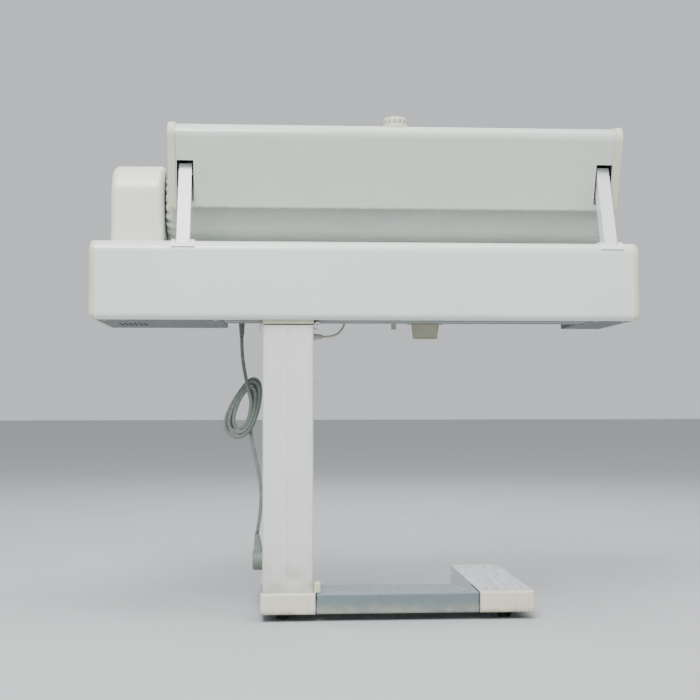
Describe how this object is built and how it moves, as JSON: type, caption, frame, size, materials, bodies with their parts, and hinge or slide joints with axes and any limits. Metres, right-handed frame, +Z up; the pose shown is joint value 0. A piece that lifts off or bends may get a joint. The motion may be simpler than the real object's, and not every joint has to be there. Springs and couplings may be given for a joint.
{
  "type": "folding rotary ironer",
  "caption": "Rotary ironing machine on a folding wheeled stand: a driven cloth-covered roller under a heated plate in a lifting hood, with a foot bar, a temperature knob and a tied mains lead.",
  "frame": {"origin": "on the floor, under the middle of the lower casing", "axes": "+X along the roller towards its free end, -Y the rear of the machine, +Y the user's side, +Z up"},
  "size_m": [0.985, 0.3824, 0.9144],
  "materials": {
    "casing_white": "gloss enamel",
    "hood_white": "gloss enamel",
    "arm_white": "gloss",
    "cream_plastic": "satin",
    "tilt_plate_paint": "satin",
    "aluminium": "brushed anodised",
    "column_paint": "powder coated white",
    "bar_grey": "satin",
    "module_grey": "moulded",
    "pan_steel": "zinc plated",
    "steel": "turned",
    "motor_steel": "matt",
    "gear_nylon": "moulded",
    "guard_grey": "satin",
    "cloth": "woven cotton",
    "caster_black": "satin",
    "foot_rubber": "matt",
    "lead_grey": "satin",
    "pedal_lead": "satin"
  },
  "bodies": {
    "stand": {"column": "column_paint", "column_top_cap": "column_paint", "fold_hinge_pin": "steel", "left_foot": "aluminium", "right_foot": "aluminium", "foot_caps": "cream_plastic", "rubber_feet": "foot_rubber", "rear_crossbeam": "steel", "tread_pivot_block": "cream_plastic", "foot_switch": "guard_grey", "latch_stud": "steel", "pedal_cable_plug": "pedal_lead", "pedal_cable": "pedal_lead"},
    "tread_bar": {"tread_bar": "bar_grey"},
    "left_caster": {"left_caster_body": "caster_black"},
    "left_caster_wheels": {"left_caster_wheels": "caster_black"},
    "right_caster": {"right_caster_body": "caster_black"},
    "right_caster_wheels": {"right_caster_wheels": "caster_black"},
    "tilt_carriage": {"tilt_plate": "tilt_plate_paint", "slide_shoes": "gear_nylon", "tilt_catch": "steel"},
    "ironing_unit": {"chassis_pan": "pan_steel", "box_rear_cover": "casing_white", "box_front_cover": "casing_white", "box_end_cap_left": "cream_plastic", "box_end_cap_right": "cream_plastic", "end_module_left": "module_grey", "end_module_right": "module_grey", "slide_rail": "aluminium", "shaft_bearings": "steel", "arm_collars": "arm_white", "lift_motor": "motor_steel", "drive_housing": "cream_plastic", "drive_motor": "motor_steel", "roller_pillars": "steel", "control_panel": "cream_plastic", "cord_strain_relief": "lead_grey"},
    "lift_arms": {"arm_left": "arm_white", "arm_right": "arm_white", "lift_shaft": "steel"},
    "lift_pinion": {"lift_pinion": "steel"},
    "hood": {"hood_shell": "hood_white", "hood_end_cap_left": "cream_plastic", "hood_end_cap_right": "cream_plastic", "heater_plate": "aluminium", "hood_pivot_pins": "steel", "thermostat": "guard_grey"},
    "temperature_knob": {"temperature_knob": "cream_plastic"},
    "finger_guard": {"finger_guard": "guard_grey"},
    "roller": {"roller_tube": "aluminium", "roller_cloth": "cloth", "roller_shaft": "steel", "roller_gear": "gear_nylon"},
    "motor_pinion": {"motor_pinion": "steel"},
    "power_button": {"power_button": "cream_plastic"},
    "release_handle": {"release_handle": "cream_plastic"},
    "mains_cord": {"mains_cord_upper": "lead_grey", "mains_cord_coil": "lead_grey", "mains_cord_lower": "lead_grey", "mains_plug": "lead_grey"}
  },
  "joints": [
    {"name": "fold", "type": "hinge", "parent": "stand", "child": "tilt_carriage", "pos_m": [-0.09, -0.136, 0.525], "axis": [0, 1, 0], "range_deg": [0, 90], "deforming": ["pedal_cable"]},
    {"name": "unit_slide", "type": "slide", "parent": "tilt_carriage", "child": "ironing_unit", "axis": [-1, 0, 0], "range_m": [0, 0.1226]},
    {"name": "cord_swing", "type": "hinge", "parent": "ironing_unit", "child": "mains_cord", "pos_m": [-0.2286, -0.025, 0.513], "axis": [0, -1, 0], "range_deg": [0, 77], "deforming": ["mains_cord_upper"]},
    {"name": "press", "type": "hinge", "parent": "ironing_unit", "child": "lift_arms", "pos_m": [0.057, -0.145, 0.61], "axis": [-1, 0, 0], "range_deg": [0, 3.92]},
    {"name": "lift_pinion_spin", "type": "hinge", "parent": "ironing_unit", "child": "lift_pinion", "pos_m": [0.042, -0.08485, 0.61], "axis": [-1, 0, 0], "range_deg": [-12, 0]},
    {"name": "hood_tilt", "type": "hinge", "parent": "lift_arms", "child": "hood", "pos_m": [0.057, -0.12195, 0.80592], "axis": [-1, 0, 0], "range_deg": [-1, 0]},
    {"name": "temperature_knob_turn", "type": "hinge", "parent": "hood", "child": "temperature_knob", "pos_m": [0.057, -0.108, 0.9], "axis": [0, 0, 1], "range_deg": [0, 270]},
    {"name": "finger_guard_swing", "type": "hinge", "parent": "hood", "child": "finger_guard", "pos_m": [0.057, 0.025, 0.871], "axis": [-1, 0, 0], "range_deg": [0, 12], "stiffness_Nm_per_rad": 0.06, "springref_deg": -14.32},
    {"name": "roller_spin", "type": "hinge", "parent": "ironing_unit", "child": "roller", "pos_m": [0, 0, 0.768], "axis": [1, 0, 0], "continuous": true},
    {"name": "motor_pinion_spin", "type": "hinge", "parent": "ironing_unit", "child": "motor_pinion", "pos_m": [-0.4, 0.06412, 0.768], "axis": [1, 0, 0], "continuous": true},
    {"name": "power_button_press", "type": "slide", "parent": "ironing_unit", "child": "power_button", "axis": [0, 0, -1], "range_m": [0, 0.003], "stiffness_N_per_m": 400, "springref_m": -0.002},
    {"name": "release_handle_pull", "type": "hinge", "parent": "ironing_unit", "child": "release_handle", "pos_m": [0.1215, -0.03, 0.542], "axis": [1, 0, 0], "range_deg": [0, 35], "stiffness_Nm_per_rad": 0.06, "springref_deg": -8.59},
    {"name": "tread_press", "type": "hinge", "parent": "stand", "child": "tread_bar", "pos_m": [0.053, -0.162, 0.033], "axis": [-1, 0, 0], "range_deg": [0, 3], "stiffness_Nm_per_rad": 6, "springref_deg": -4.58},
    {"name": "left_caster_swivel", "type": "hinge", "parent": "stand", "child": "left_caster", "pos_m": [-0.142, -0.134, 0.04], "axis": [0, 0, 1], "continuous": true},
    {"name": "left_caster_roll", "type": "hinge", "parent": "left_caster", "child": "left_caster_wheels", "pos_m": [-0.151, -0.134, 0.017], "axis": [0, 1, 0], "continuous": true},
    {"name": "right_caster_swivel", "type": "hinge", "parent": "stand", "child": "right_caster", "pos_m": [0.248, -0.134, 0.04], "axis": [0, 0, 1], "continuous": true},
    {"name": "right_caster_roll", "type": "hinge", "parent": "right_caster", "child": "right_caster_wheels", "pos_m": [0.248, -0.143, 0.017], "axis": [1, 0, 0], "continuous": true}
  ],
  "couplings": [
    {"joint": "unit_slide", "follows": "fold", "m_per_rad": 0.077986},
    {"joint": "cord_swing", "follows": "fold", "ratio": 0.85},
    {"joint": "lift_pinion_spin", "follows": "press", "ratio": -3},
    {"joint": "hood_tilt", "follows": "press", "ratio": -0.25},
    {"joint": "motor_pinion_spin", "follows": "roller_spin", "ratio": -3}
  ]
}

──────

**Task directions**
Extract all of the data shown above and repeat it verbatim.

**Result for this task**
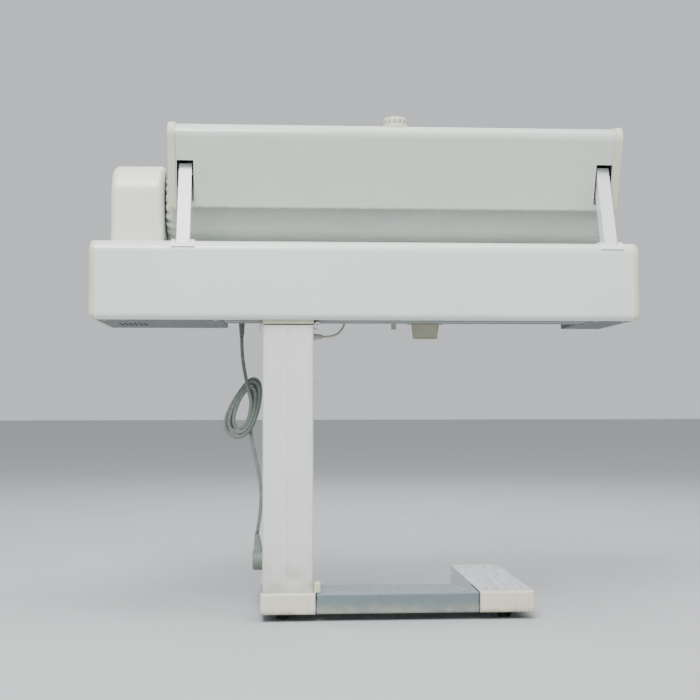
Describe how this object is built and how it moves, as JSON: type, caption, frame, size, materials, bodies with their parts, and hinge or slide joints with axes and any limits. Metres, right-handed frame, +Z up; the pose shown is joint value 0. A piece that lifts off or bends may get a joint. The motion may be simpler than the real object's, and not every joint has to be there. Springs and couplings may be given for a joint.
{
  "type": "folding rotary ironer",
  "caption": "Rotary ironing machine on a folding wheeled stand: a driven cloth-covered roller under a heated plate in a lifting hood, with a foot bar, a temperature knob and a tied mains lead.",
  "frame": {"origin": "on the floor, under the middle of the lower casing", "axes": "+X along the roller towards its free end, -Y the rear of the machine, +Y the user's side, +Z up"},
  "size_m": [0.985, 0.3824, 0.9144],
  "materials": {
    "casing_white": "gloss enamel",
    "hood_white": "gloss enamel",
    "arm_white": "gloss",
    "cream_plastic": "satin",
    "tilt_plate_paint": "satin",
    "aluminium": "brushed anodised",
    "column_paint": "powder coated white",
    "bar_grey": "satin",
    "module_grey": "moulded",
    "pan_steel": "zinc plated",
    "steel": "turned",
    "motor_steel": "matt",
    "gear_nylon": "moulded",
    "guard_grey": "satin",
    "cloth": "woven cotton",
    "caster_black": "satin",
    "foot_rubber": "matt",
    "lead_grey": "satin",
    "pedal_lead": "satin"
  },
  "bodies": {
    "stand": {"column": "column_paint", "column_top_cap": "column_paint", "fold_hinge_pin": "steel", "left_foot": "aluminium", "right_foot": "aluminium", "foot_caps": "cream_plastic", "rubber_feet": "foot_rubber", "rear_crossbeam": "steel", "tread_pivot_block": "cream_plastic", "foot_switch": "guard_grey", "latch_stud": "steel", "pedal_cable_plug": "pedal_lead", "pedal_cable": "pedal_lead"},
    "tread_bar": {"tread_bar": "bar_grey"},
    "left_caster": {"left_caster_body": "caster_black"},
    "left_caster_wheels": {"left_caster_wheels": "caster_black"},
    "right_caster": {"right_caster_body": "caster_black"},
    "right_caster_wheels": {"right_caster_wheels": "caster_black"},
    "tilt_carriage": {"tilt_plate": "tilt_plate_paint", "slide_shoes": "gear_nylon", "tilt_catch": "steel"},
    "ironing_unit": {"chassis_pan": "pan_steel", "box_rear_cover": "casing_white", "box_front_cover": "casing_white", "box_end_cap_left": "cream_plastic", "box_end_cap_right": "cream_plastic", "end_module_left": "module_grey", "end_module_right": "module_grey", "slide_rail": "aluminium", "shaft_bearings": "steel", "arm_collars": "arm_white", "lift_motor": "motor_steel", "drive_housing": "cream_plastic", "drive_motor": "motor_steel", "roller_pillars": "steel", "control_panel": "cream_plastic", "cord_strain_relief": "lead_grey"},
    "lift_arms": {"arm_left": "arm_white", "arm_right": "arm_white", "lift_shaft": "steel"},
    "lift_pinion": {"lift_pinion": "steel"},
    "hood": {"hood_shell": "hood_white", "hood_end_cap_left": "cream_plastic", "hood_end_cap_right": "cream_plastic", "heater_plate": "aluminium", "hood_pivot_pins": "steel", "thermostat": "guard_grey"},
    "temperature_knob": {"temperature_knob": "cream_plastic"},
    "finger_guard": {"finger_guard": "guard_grey"},
    "roller": {"roller_tube": "aluminium", "roller_cloth": "cloth", "roller_shaft": "steel", "roller_gear": "gear_nylon"},
    "motor_pinion": {"motor_pinion": "steel"},
    "power_button": {"power_button": "cream_plastic"},
    "release_handle": {"release_handle": "cream_plastic"},
    "mains_cord": {"mains_cord_upper": "lead_grey", "mains_cord_coil": "lead_grey", "mains_cord_lower": "lead_grey", "mains_plug": "lead_grey"}
  },
  "joints": [
    {"name": "fold", "type": "hinge", "parent": "stand", "child": "tilt_carriage", "pos_m": [-0.09, -0.136, 0.525], "axis": [0, 1, 0], "range_deg": [0, 90], "deforming": ["pedal_cable"]},
    {"name": "unit_slide", "type": "slide", "parent": "tilt_carriage", "child": "ironing_unit", "axis": [-1, 0, 0], "range_m": [0, 0.1226]},
    {"name": "cord_swing", "type": "hinge", "parent": "ironing_unit", "child": "mains_cord", "pos_m": [-0.2286, -0.025, 0.513], "axis": [0, -1, 0], "range_deg": [0, 77], "deforming": ["mains_cord_upper"]},
    {"name": "press", "type": "hinge", "parent": "ironing_unit", "child": "lift_arms", "pos_m": [0.057, -0.145, 0.61], "axis": [-1, 0, 0], "range_deg": [0, 3.92]},
    {"name": "lift_pinion_spin", "type": "hinge", "parent": "ironing_unit", "child": "lift_pinion", "pos_m": [0.042, -0.08485, 0.61], "axis": [-1, 0, 0], "range_deg": [-12, 0]},
    {"name": "hood_tilt", "type": "hinge", "parent": "lift_arms", "child": "hood", "pos_m": [0.057, -0.12195, 0.80592], "axis": [-1, 0, 0], "range_deg": [-1, 0]},
    {"name": "temperature_knob_turn", "type": "hinge", "parent": "hood", "child": "temperature_knob", "pos_m": [0.057, -0.108, 0.9], "axis": [0, 0, 1], "range_deg": [0, 270]},
    {"name": "finger_guard_swing", "type": "hinge", "parent": "hood", "child": "finger_guard", "pos_m": [0.057, 0.025, 0.871], "axis": [-1, 0, 0], "range_deg": [0, 12], "stiffness_Nm_per_rad": 0.06, "springref_deg": -14.32},
    {"name": "roller_spin", "type": "hinge", "parent": "ironing_unit", "child": "roller", "pos_m": [0, 0, 0.768], "axis": [1, 0, 0], "continuous": true},
    {"name": "motor_pinion_spin", "type": "hinge", "parent": "ironing_unit", "child": "motor_pinion", "pos_m": [-0.4, 0.06412, 0.768], "axis": [1, 0, 0], "continuous": true},
    {"name": "power_button_press", "type": "slide", "parent": "ironing_unit", "child": "power_button", "axis": [0, 0, -1], "range_m": [0, 0.003], "stiffness_N_per_m": 400, "springref_m": -0.002},
    {"name": "release_handle_pull", "type": "hinge", "parent": "ironing_unit", "child": "release_handle", "pos_m": [0.1215, -0.03, 0.542], "axis": [1, 0, 0], "range_deg": [0, 35], "stiffness_Nm_per_rad": 0.06, "springref_deg": -8.59},
    {"name": "tread_press", "type": "hinge", "parent": "stand", "child": "tread_bar", "pos_m": [0.053, -0.162, 0.033], "axis": [-1, 0, 0], "range_deg": [0, 3], "stiffness_Nm_per_rad": 6, "springref_deg": -4.58},
    {"name": "left_caster_swivel", "type": "hinge", "parent": "stand", "child": "left_caster", "pos_m": [-0.142, -0.134, 0.04], "axis": [0, 0, 1], "continuous": true},
    {"name": "left_caster_roll", "type": "hinge", "parent": "left_caster", "child": "left_caster_wheels", "pos_m": [-0.151, -0.134, 0.017], "axis": [0, 1, 0], "continuous": true},
    {"name": "right_caster_swivel", "type": "hinge", "parent": "stand", "child": "right_caster", "pos_m": [0.248, -0.134, 0.04], "axis": [0, 0, 1], "continuous": true},
    {"name": "right_caster_roll", "type": "hinge", "parent": "right_caster", "child": "right_caster_wheels", "pos_m": [0.248, -0.143, 0.017], "axis": [1, 0, 0], "continuous": true}
  ],
  "couplings": [
    {"joint": "unit_slide", "follows": "fold", "m_per_rad": 0.077986},
    {"joint": "cord_swing", "follows": "fold", "ratio": 0.85},
    {"joint": "lift_pinion_spin", "follows": "press", "ratio": -3},
    {"joint": "hood_tilt", "follows": "press", "ratio": -0.25},
    {"joint": "motor_pinion_spin", "follows": "roller_spin", "ratio": -3}
  ]
}